The fact is that many in the audience and the press were not prepared to give an orthodox Jewish composer from the Second District ghetto an even break. Anti-Semitism shaped Schoenberg’s life and career to a degree that’s hard for us to imagine today. For our reference, the Dreyfus affair – which inspired Schoenberg’s fellow Austro-Hungarian citizen Theodor Herzl (1860-1904) to propose the creation of the state of Israel – occurred in 1894, when Schoenberg was twenty years old. The literary forgery entitled The Protocols of the Elders of Zion, which alleged a Jewish and Masonic plot to take over the world, was first published in 1903. The virulent anti-Semite Karl Lueger (1844-1910) was elected Mayor of Vienna in 1895 and served as mayor until his death in 1910. Adolph Hitler – who lived full-time in Vienna from 1908 to 1913 – credited this same Karl Lueger as being a formative inspiration to him.
Schoenberg’s developing cultural alienation – which no doubt helped embolden him to break away from traditional tonality some ten years after composing Transfigured Night – was in no small part a product of the ongoing alienation he felt as a Jew in Vienna.

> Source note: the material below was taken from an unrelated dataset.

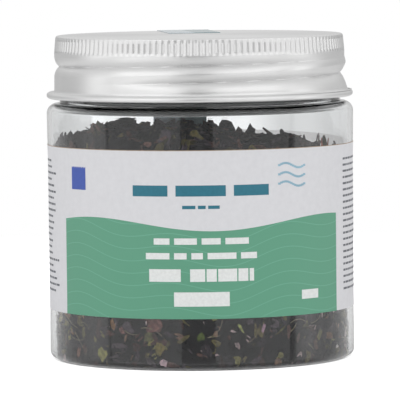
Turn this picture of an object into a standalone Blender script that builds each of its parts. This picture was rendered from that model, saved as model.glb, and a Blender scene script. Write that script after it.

Not everyone booed Transfigured Night. In the audience at its premiere was the most powerful man in Viennese music, the music director and principal conductor of the Vienna State Opera: Gustav Mahler (1860-1911). Mahler was a Bohemian-born Jew, a composer of the first rank and the greatest conductor of his generation. Mahler’s own existentialalienation prompted him to famously remark “I am thrice homeless, as a Bohemian in Austria, as an Austrian among Germans, as a Jew throughout the world, everywhere an intruder, never welcomed.”
Well, Gustav Mahler was knocked out by Schoenberg’s Transfigured Night, and thus began what was to be one of the most important relationships in Schoenberg’s life.